It’s a sunny, hot day here in Cancun, but instead of hanging out on the beach, we’re getting to work to prepare for the beginning of the UN climate negotiations tomorrow morning. But the fact that the negotiations are taking place here, at a beach resort, has many people questioning the legitimacy of the negotiations themselves. I know many of my friends and family members were incredulous that the Secretariat would choose to have negotiations here if they were really serious about solving climate change. Of course, we will be spending most of our days in the cold, windowless convention center. But this has not been enough to assuage the climate change deniers and isolationists, especially in the U.S.

It seems like every day for the past year pundits have been tolling the death knell of the UN climate negotiations. These critics claim that the failure to reach a successor treaty to the legally binding Kyoto Protocol in Copenhagen last December is a sign that the consensus-driven negotiation process under the auspices of the UNFCCC (UN Framework Convention on Climate Change) shows that the process itself is terminally broken, and that the 16th Conference of the Parties beginning on November 29th in Cancun, Mexico will represent its final gasp.

Yet the UNFCCC process still matters, and remains the most important forum for the international community to discuss a response to climate change today. Every world leader and participant has affirmed the continuing relevance of this forum, including the U.S. Special Envoy for Climate Change Todd Stern, who said in October at the University of Michigan that the UNFCCC should remain the central forum on climate change that the UNFCCC “…has history, inclusiveness and credibility on its side. It has grappled with this issue for 18 years. All nations are part of it. And for all its shortcomings, no other organization has the credibility the FCCC still enjoys with the global community.”

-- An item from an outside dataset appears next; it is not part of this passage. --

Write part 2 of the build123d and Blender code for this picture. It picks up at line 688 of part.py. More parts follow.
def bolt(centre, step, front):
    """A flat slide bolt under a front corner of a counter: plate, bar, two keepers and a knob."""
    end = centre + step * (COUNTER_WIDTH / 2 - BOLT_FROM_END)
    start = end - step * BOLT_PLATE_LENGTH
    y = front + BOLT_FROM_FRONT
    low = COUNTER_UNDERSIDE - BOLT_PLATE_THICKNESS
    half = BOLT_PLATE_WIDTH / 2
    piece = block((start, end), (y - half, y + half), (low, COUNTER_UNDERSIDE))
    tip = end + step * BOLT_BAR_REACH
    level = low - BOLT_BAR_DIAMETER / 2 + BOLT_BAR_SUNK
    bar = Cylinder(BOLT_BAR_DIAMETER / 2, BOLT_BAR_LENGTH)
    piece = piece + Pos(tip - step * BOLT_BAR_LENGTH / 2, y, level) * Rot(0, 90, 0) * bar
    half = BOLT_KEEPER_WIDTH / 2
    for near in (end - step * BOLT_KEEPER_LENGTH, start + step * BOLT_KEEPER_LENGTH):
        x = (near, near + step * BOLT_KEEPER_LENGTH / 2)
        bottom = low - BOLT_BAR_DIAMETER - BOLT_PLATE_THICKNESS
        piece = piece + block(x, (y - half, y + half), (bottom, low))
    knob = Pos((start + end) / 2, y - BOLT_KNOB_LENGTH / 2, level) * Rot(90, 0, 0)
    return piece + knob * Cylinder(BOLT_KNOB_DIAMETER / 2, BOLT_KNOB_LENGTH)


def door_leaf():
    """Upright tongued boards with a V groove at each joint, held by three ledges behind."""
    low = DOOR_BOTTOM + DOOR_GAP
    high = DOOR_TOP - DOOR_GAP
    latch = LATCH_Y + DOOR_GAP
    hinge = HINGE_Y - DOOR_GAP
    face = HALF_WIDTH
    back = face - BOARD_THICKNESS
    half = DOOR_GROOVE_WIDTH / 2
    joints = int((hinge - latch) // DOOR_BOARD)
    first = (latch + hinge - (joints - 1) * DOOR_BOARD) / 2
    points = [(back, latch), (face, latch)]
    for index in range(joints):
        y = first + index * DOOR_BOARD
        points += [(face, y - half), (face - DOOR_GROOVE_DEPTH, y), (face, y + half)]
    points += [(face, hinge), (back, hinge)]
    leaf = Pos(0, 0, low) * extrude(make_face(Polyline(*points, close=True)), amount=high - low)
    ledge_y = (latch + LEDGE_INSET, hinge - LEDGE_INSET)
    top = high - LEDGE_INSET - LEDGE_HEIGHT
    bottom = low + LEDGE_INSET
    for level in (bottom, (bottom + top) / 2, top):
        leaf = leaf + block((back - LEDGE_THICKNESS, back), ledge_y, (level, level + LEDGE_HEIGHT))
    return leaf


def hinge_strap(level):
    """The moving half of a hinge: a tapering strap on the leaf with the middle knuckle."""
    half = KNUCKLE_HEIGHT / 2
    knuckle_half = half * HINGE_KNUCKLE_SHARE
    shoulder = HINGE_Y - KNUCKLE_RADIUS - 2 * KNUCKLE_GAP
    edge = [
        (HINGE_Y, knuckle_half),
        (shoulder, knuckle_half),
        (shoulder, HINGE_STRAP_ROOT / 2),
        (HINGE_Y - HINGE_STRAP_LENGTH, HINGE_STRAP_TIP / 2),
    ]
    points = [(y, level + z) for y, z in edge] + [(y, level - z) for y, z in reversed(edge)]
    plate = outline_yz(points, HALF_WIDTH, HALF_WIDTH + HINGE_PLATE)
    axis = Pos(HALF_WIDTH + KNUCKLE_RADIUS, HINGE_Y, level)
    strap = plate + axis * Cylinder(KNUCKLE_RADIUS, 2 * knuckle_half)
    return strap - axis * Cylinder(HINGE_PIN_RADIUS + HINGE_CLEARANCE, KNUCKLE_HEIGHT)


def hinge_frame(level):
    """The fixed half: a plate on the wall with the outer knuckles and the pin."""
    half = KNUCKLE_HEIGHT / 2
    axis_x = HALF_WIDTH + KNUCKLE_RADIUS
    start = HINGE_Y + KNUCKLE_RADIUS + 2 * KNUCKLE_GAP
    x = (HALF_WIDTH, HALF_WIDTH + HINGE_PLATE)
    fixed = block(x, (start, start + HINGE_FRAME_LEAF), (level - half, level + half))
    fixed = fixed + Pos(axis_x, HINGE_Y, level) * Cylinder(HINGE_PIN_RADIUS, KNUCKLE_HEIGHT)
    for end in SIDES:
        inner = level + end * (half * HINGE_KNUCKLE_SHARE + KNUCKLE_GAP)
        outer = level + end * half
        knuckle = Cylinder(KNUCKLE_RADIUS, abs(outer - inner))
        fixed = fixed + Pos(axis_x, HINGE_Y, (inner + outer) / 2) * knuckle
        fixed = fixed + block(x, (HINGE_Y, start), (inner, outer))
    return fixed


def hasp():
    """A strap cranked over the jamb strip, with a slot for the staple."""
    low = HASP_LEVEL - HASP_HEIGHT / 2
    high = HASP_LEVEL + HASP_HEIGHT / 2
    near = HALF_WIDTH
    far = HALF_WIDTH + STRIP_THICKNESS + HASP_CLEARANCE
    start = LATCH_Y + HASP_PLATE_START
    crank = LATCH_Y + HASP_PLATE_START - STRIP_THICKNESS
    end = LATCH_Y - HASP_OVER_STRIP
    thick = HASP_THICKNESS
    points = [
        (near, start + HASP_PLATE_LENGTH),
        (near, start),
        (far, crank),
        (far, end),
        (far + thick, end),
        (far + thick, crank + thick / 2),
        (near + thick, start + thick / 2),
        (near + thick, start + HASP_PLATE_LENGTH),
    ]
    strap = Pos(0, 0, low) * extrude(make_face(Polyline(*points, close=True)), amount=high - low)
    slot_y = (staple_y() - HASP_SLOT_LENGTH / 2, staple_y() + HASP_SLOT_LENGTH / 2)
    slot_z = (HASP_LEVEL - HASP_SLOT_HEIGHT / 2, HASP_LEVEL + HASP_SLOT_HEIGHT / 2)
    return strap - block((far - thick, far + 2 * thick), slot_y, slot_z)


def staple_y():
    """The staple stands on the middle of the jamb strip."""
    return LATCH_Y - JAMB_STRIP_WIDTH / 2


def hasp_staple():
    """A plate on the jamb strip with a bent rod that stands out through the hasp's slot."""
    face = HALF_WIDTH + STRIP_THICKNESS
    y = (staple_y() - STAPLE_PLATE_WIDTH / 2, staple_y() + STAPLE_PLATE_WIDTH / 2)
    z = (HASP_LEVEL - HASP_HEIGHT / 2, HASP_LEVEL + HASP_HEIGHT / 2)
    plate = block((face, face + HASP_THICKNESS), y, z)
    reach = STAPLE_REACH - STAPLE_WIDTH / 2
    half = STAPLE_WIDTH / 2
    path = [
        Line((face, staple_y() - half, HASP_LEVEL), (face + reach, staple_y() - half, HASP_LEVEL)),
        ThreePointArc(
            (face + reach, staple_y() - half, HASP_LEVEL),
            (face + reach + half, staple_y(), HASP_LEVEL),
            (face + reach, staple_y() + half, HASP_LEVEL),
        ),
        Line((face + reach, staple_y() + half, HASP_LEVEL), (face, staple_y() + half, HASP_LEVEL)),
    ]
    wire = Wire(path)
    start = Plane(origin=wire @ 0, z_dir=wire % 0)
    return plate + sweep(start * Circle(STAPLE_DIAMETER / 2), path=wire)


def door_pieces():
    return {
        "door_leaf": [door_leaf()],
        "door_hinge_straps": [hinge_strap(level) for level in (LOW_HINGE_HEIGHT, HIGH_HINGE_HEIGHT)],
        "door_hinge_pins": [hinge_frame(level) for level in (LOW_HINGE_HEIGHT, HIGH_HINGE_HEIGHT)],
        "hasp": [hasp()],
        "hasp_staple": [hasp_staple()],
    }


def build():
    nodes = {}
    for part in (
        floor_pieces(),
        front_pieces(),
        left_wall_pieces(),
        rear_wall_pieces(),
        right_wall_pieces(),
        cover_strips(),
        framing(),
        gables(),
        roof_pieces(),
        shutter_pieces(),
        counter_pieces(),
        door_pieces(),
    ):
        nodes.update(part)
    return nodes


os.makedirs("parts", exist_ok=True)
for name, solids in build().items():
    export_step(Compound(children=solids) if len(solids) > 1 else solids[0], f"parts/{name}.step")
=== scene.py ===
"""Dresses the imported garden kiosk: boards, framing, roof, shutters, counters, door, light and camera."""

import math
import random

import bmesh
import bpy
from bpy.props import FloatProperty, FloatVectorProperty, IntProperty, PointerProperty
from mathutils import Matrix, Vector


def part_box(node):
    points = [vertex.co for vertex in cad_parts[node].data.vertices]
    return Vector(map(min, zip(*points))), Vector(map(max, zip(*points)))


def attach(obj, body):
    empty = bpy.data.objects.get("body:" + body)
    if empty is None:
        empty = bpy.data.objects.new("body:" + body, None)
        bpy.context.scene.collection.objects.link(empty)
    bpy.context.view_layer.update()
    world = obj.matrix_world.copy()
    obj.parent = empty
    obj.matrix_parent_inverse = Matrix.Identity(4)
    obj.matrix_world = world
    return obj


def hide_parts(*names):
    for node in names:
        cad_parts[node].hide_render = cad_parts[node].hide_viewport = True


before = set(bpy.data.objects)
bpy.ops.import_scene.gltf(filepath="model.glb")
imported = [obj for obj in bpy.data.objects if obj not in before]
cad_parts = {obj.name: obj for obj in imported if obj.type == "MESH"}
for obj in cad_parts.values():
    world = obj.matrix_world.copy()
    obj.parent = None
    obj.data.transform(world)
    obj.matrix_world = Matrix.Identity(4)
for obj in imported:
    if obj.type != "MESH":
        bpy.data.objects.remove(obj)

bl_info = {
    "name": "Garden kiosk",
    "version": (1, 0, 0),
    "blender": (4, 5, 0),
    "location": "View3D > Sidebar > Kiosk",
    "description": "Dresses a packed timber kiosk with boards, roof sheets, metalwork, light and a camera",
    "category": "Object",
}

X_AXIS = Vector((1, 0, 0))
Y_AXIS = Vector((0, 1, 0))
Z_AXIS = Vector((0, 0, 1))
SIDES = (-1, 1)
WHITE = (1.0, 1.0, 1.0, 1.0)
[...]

Stern’s remarks summarize the reasons for the UNFCCC’s continued relevance very ably. There are several other forums, bilateral and multilateral, that countries are using to discuss actions on climate change. But the same characteristics that make the UNFCCC negotiation process unwieldy and slow to yield results also make it the most relevant of this proliferation of processes. Not only does it include the input of every country in the world, but every country must consent for a final, legally binding agreement to be reached. This makes the negotiations seem tedious, even rather contentious at times, but it also means that a final agreement, when it is finally reached, will be stronger than any that does not include every country in the world. Greenhouse gas emissions present countries with an opportunity to free ride on others: if one country or a group of countries agree to limit their emissions, the ones that do not agree will be able to emit as much as they like and continue to grow their economies above the countries that do limit their emissions. Similarly, a process by which some countries thrash together an agreement behind closed doors and force others to sign on would not be sustainable in the long run. The Copenhagen Accord, which was created under similar circumstances last year and is already beginning to fall apart, attests to this.

Indeed, those who expect a legally binding agreement on greenhouse gas emissions in Cancun will undoubtedly be disappointed. Every major player, including the Secretary General of the UNFCCC Christiana Figueres, has declared that the Cancun negotiations will rather focus on reaching a “balanced package” of decisions on more concrete issues from financing adaptation in the poorest and least developed countries to technology transfer, rather than binding emissions targets. Yet it seems that even an agreement on this lower hanging fruit may be in danger, as tensions between the United States, the foremost developed country at these negotiations that is also not a signatory under the Kyoto protocol, and China, the de facto leader of the large and rapidly developing countries including Brazil, India and South Africa.

Much has been made of these tensions that surfaced in high dramatic fashion in Tianjin, China in October at the discussions leading up to Cancun. These differences are seen as the primary impediment holding up a legally binding agreement under the UNFCCC auspices, and yet another sign that the negotiation process is dead. Yet these tensions exist not just at the UN negotiations, but in every geo-political space, from the trade tensions over China’s refusal to allow its currency to rise in value, to territorial disputes over the oil-rich South China Seas. It is therefore not some flaw unique to the UN process that has created this dispute, but rather a reflection of the difficulties of international relations in the wider world being reflected through the UN process itself. It is therefore a difficulty that will have to be overcome if the international community is to reach a binding agreement on greenhouse gas emissions. Fortunately, the UNFCCC is the best forum to settle this dispute for good.